** The problem **
Repeat the material exactly, leaving nothing out.

** Dataset section **
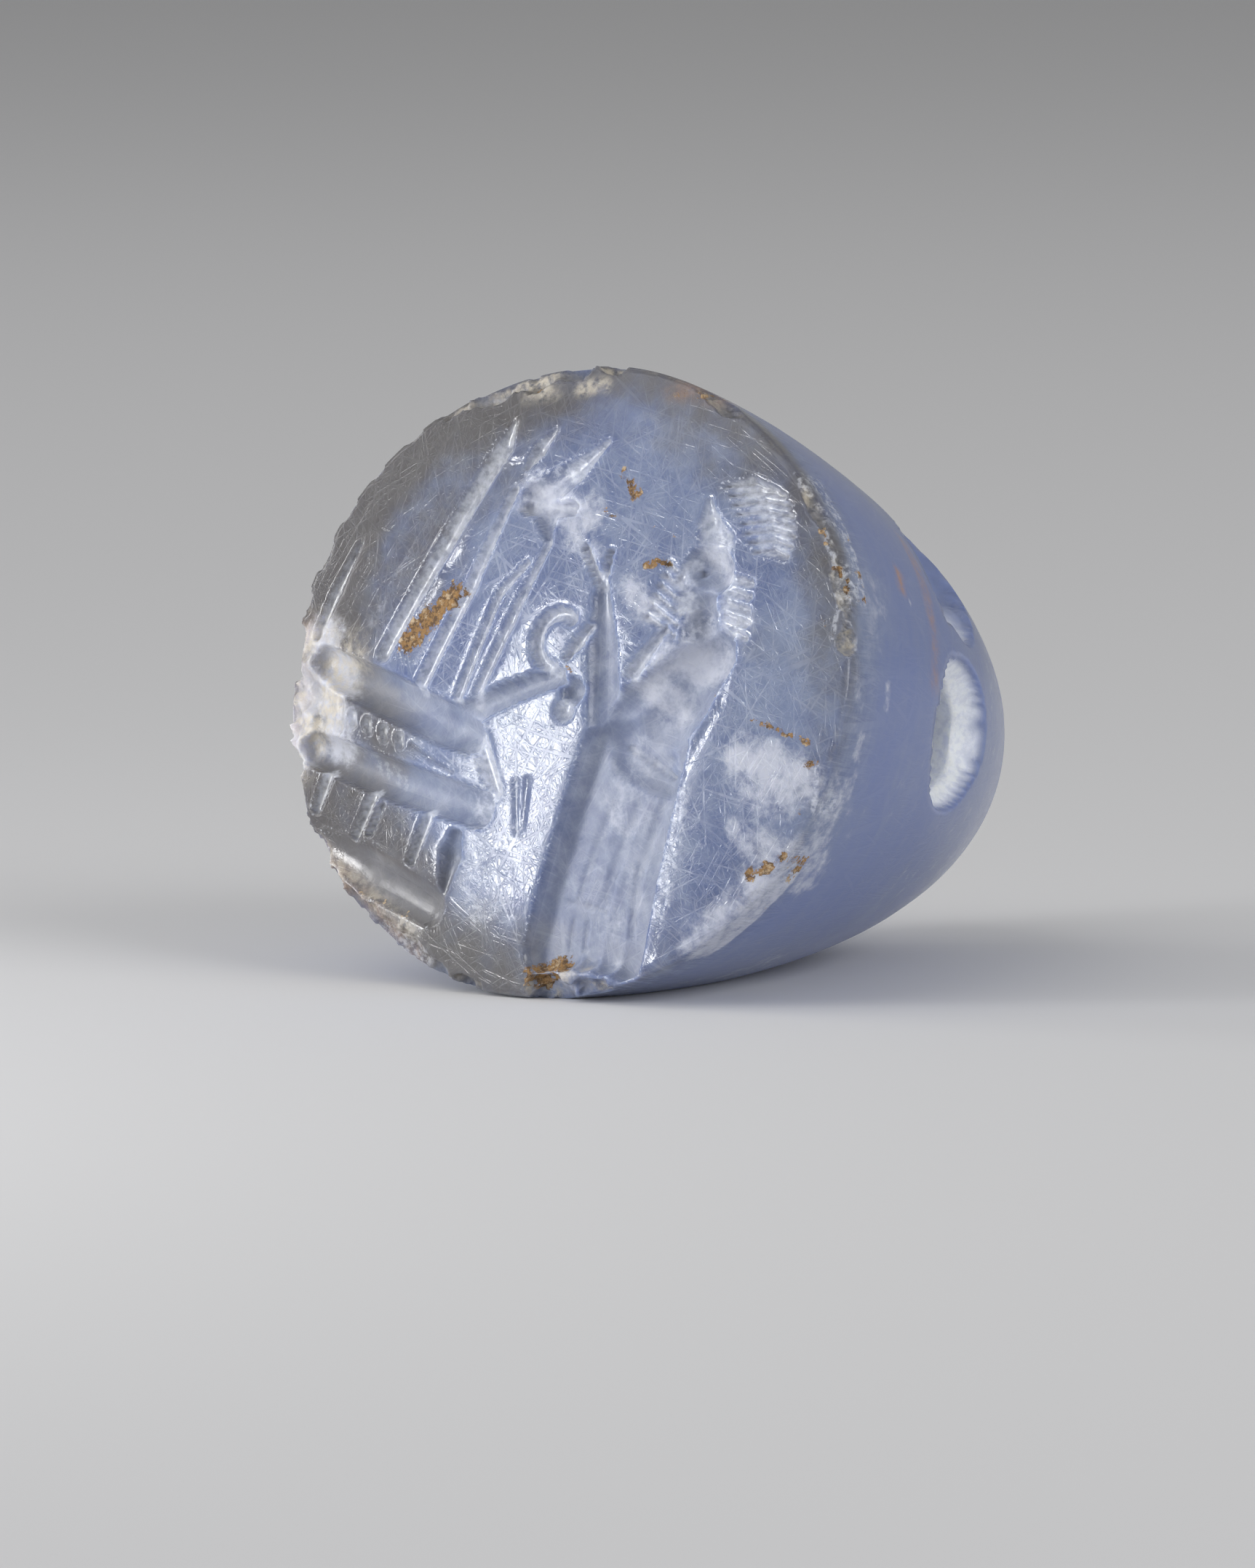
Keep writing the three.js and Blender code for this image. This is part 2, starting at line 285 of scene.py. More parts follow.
@dataclass
class EngravedScene:
    """The picture cut into the face.

    Places are in hundredths of the face's half-width and half-height, depths and reaches in millimetres.
    """

    form: StoneForm
    faint_cut: float = 0.07
    blade_cut: float = 0.08
    leaf_cut: float = 0.1
    fine_cut: float = 0.16
    stroke_cut: float = 0.2
    beard_cut: float = 0.26
    hair_cut: float = 0.27
    line_cut: float = 0.3
    limb_cut: float = 0.5
    deep_cut: float = 0.75
    edge_wear: float = 0.06
    joint_wear: float = 0.12
    shoulder_depth: float = 0.02
    shoulder_reach: float = 0.12
    # only points within so many half-widths and so many millimetres of a cut are worked out
    near_widths: float = 2.5
    near_spare: float = 0.3
    cuts: list[Cut] = field(default_factory=list)

    def groove(self, depth: float, *points: tuple[float, ...], tool: Tool = Tool.ROUND) -> None:
        """Adds a groove through points of across, up, half-width and, where it differs, depth.

        Args:
            depth: Depth where a point gives none.
            points: The points, in hundredths.
            tool: The tool that cuts it.
        """
        wide = self.form.half_width / 100
        tall = self.form.half_height / 100
        ends = [(p[0] * wide, p[1] * tall, p[2] * wide, p[3] if len(p) > 3 else depth) for p in points]
        self.cuts += [Cut(start, end, tool) for start, end in zip(ends, ends[1:])]

    def drilled(self, across: float, up: float, half: float, depth: float) -> None:
        """Adds the hollow of a round drill."""
        self.groove(depth, (across, up, half), (across + 0.01, up, half))

    def stroke_row(
        self, count: int, depth: float, half: float, first: Stroke, last: Stroke, tool: Tool = Tool.ROUND
    ) -> None:
        """Adds equal strokes spread between a first and a last one.

        Args:
            count: How many strokes.
            depth: Their depth.
            half: Their half-width at the tail, which falls to six tenths at the tip.
            first: Across and up of the first stroke's tail and tip.
            last: The same of the last stroke.
            tool: The tool that cuts them.
        """
        for share in np.linspace(0, 1, count):
            tail, tip = (np.array(first) * (1 - share) + np.array(last) * share).tolist()
            self.groove(depth, (*tail, half), (*tip, half * 0.6), tool=tool)

    def spade_standard(self) -> None:
        """Two long shafts with pointed tips, a sunk blade between them, a binding and a curved top."""
        self.groove(self.line_cut, (-26, 80, 0.8, 0.1), (-28, 72, 3.4), (-44, 38, 3.2), (-61, 4, 2.6))
        self.groove(self.line_cut, (-10, 78, 0.8, 0.1), (-15, 71, 2.6), (-18, 66, 1.4))
        self.groove(self.line_cut, (-21, 58, 1.6), (-31, 27, 2.8), (-45, -6, 2.6))
        self.groove(self.blade_cut, (-22, 63, 5), (-37, 32, 5.5), (-50, 6, 4.5), tool=Tool.FLAT)
        self.groove(self.faint_cut + 0.02, (-31, 69, 1), (-24, 66, 1), (-16, 67.5, 1))
        self.groove(self.faint_cut, (-42, 33, 0.8), (-37, 29.5, 0.8), (-31, 28, 0.8))
        self.groove(self.faint_cut, (-43, 31, 0.8), (-37.5, 27, 0.8), (-32, 25.5, 0.8))

    def stylus_standard(self) -> None:
        """A wedge-shaped head under a broad slanting cut, on a double shaft."""
        self.groove(self.limb_cut, (9.5, 75, 0.8, 0.16), (0, 65, 4, 0.3), (-12, 56, 6))
        self.groove(self.limb_cut, (-15, 53, 2.4), (1, 53, 2.4))
        self.groove(self.limb_cut, (-8, 52, 5), (-5, 42, 1.2, 0.16))
        self.groove(self.fine_cut, (-4.5, 42, 1.2), (-14, 16, 1.8), (-24, -10, 1.8))
        self.groove(self.fine_cut, (-11, 35, 1), (-19.5, 25, 1.4), (-30, -9, 1.8))
        self.groove(self.faint_cut, (-15, 60, 0.8), (-6, 65, 0.8))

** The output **
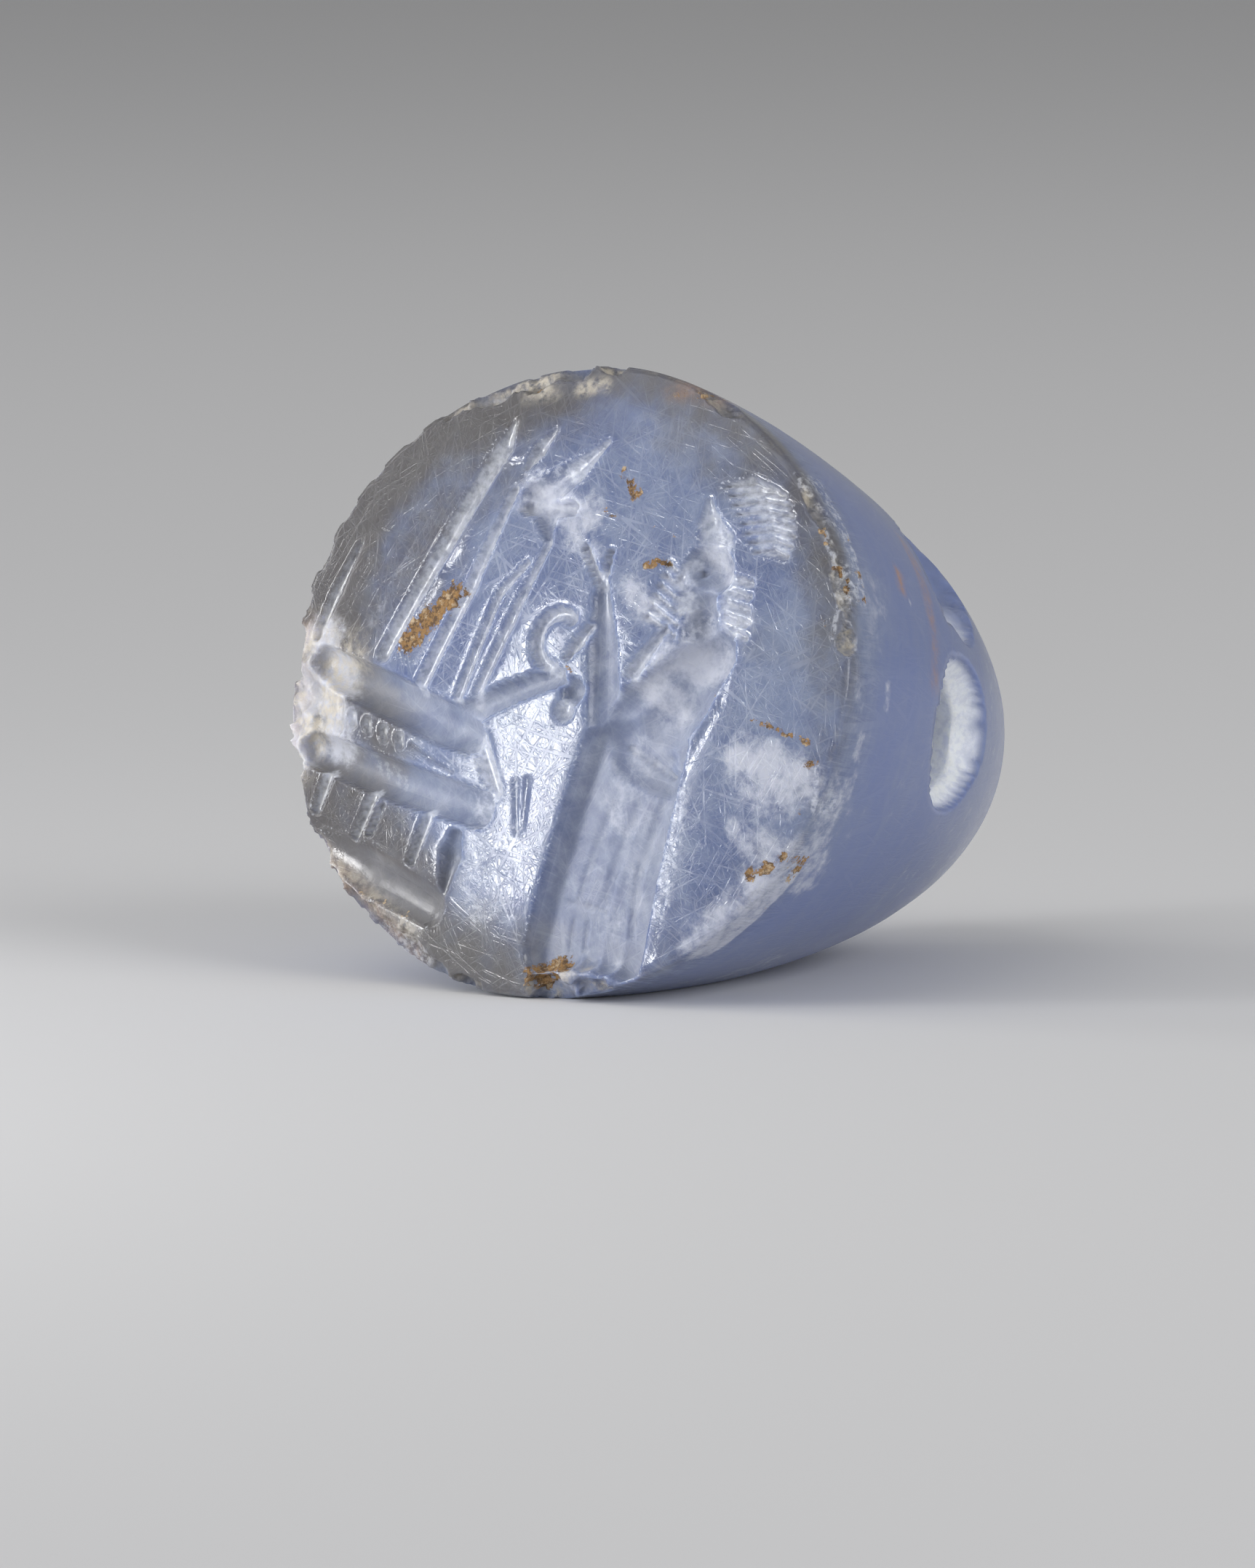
Keep writing the three.js and Blender code for this image. This is part 2, starting at line 285 of scene.py. More parts follow.
@dataclass
class EngravedScene:
    """The picture cut into the face.

    Places are in hundredths of the face's half-width and half-height, depths and reaches in millimetres.
    """

    form: StoneForm
    faint_cut: float = 0.07
    blade_cut: float = 0.08
    leaf_cut: float = 0.1
    fine_cut: float = 0.16
    stroke_cut: float = 0.2
    beard_cut: float = 0.26
    hair_cut: float = 0.27
    line_cut: float = 0.3
    limb_cut: float = 0.5
    deep_cut: float = 0.75
    edge_wear: float = 0.06
    joint_wear: float = 0.12
    shoulder_depth: float = 0.02
    shoulder_reach: float = 0.12
    # only points within so many half-widths and so many millimetres of a cut are worked out
    near_widths: float = 2.5
    near_spare: float = 0.3
    cuts: list[Cut] = field(default_factory=list)

    def groove(self, depth: float, *points: tuple[float, ...], tool: Tool = Tool.ROUND) -> None:
        """Adds a groove through points of across, up, half-width and, where it differs, depth.

        Args:
            depth: Depth where a point gives none.
            points: The points, in hundredths.
            tool: The tool that cuts it.
        """
        wide = self.form.half_width / 100
        tall = self.form.half_height / 100
        ends = [(p[0] * wide, p[1] * tall, p[2] * wide, p[3] if len(p) > 3 else depth) for p in points]
        self.cuts += [Cut(start, end, tool) for start, end in zip(ends, ends[1:])]

    def drilled(self, across: float, up: float, half: float, depth: float) -> None:
        """Adds the hollow of a round drill."""
        self.groove(depth, (across, up, half), (across + 0.01, up, half))

    def stroke_row(
        self, count: int, depth: float, half: float, first: Stroke, last: Stroke, tool: Tool = Tool.ROUND
    ) -> None:
        """Adds equal strokes spread between a first and a last one.

        Args:
            count: How many strokes.
            depth: Their depth.
            half: Their half-width at the tail, which falls to six tenths at the tip.
            first: Across and up of the first stroke's tail and tip.
            last: The same of the last stroke.
            tool: The tool that cuts them.
        """
        for share in np.linspace(0, 1, count):
            tail, tip = (np.array(first) * (1 - share) + np.array(last) * share).tolist()
            self.groove(depth, (*tail, half), (*tip, half * 0.6), tool=tool)

    def spade_standard(self) -> None:
        """Two long shafts with pointed tips, a sunk blade between them, a binding and a curved top."""
        self.groove(self.line_cut, (-26, 80, 0.8, 0.1), (-28, 72, 3.4), (-44, 38, 3.2), (-61, 4, 2.6))
        self.groove(self.line_cut, (-10, 78, 0.8, 0.1), (-15, 71, 2.6), (-18, 66, 1.4))
        self.groove(self.line_cut, (-21, 58, 1.6), (-31, 27, 2.8), (-45, -6, 2.6))
        self.groove(self.blade_cut, (-22, 63, 5), (-37, 32, 5.5), (-50, 6, 4.5), tool=Tool.FLAT)
        self.groove(self.faint_cut + 0.02, (-31, 69, 1), (-24, 66, 1), (-16, 67.5, 1))
        self.groove(self.faint_cut, (-42, 33, 0.8), (-37, 29.5, 0.8), (-31, 28, 0.8))
        self.groove(self.faint_cut, (-43, 31, 0.8), (-37.5, 27, 0.8), (-32, 25.5, 0.8))

    def stylus_standard(self) -> None:
        """A wedge-shaped head under a broad slanting cut, on a double shaft."""
        self.groove(self.limb_cut, (9.5, 75, 0.8, 0.16), (0, 65, 4, 0.3), (-12, 56, 6))
        self.groove(self.limb_cut, (-15, 53, 2.4), (1, 53, 2.4))
        self.groove(self.limb_cut, (-8, 52, 5), (-5, 42, 1.2, 0.16))
        self.groove(self.fine_cut, (-4.5, 42, 1.2), (-14, 16, 1.8), (-24, -10, 1.8))
        self.groove(self.fine_cut, (-11, 35, 1), (-19.5, 25, 1.4), (-30, -9, 1.8))
        self.groove(self.faint_cut, (-15, 60, 0.8), (-6, 65, 0.8))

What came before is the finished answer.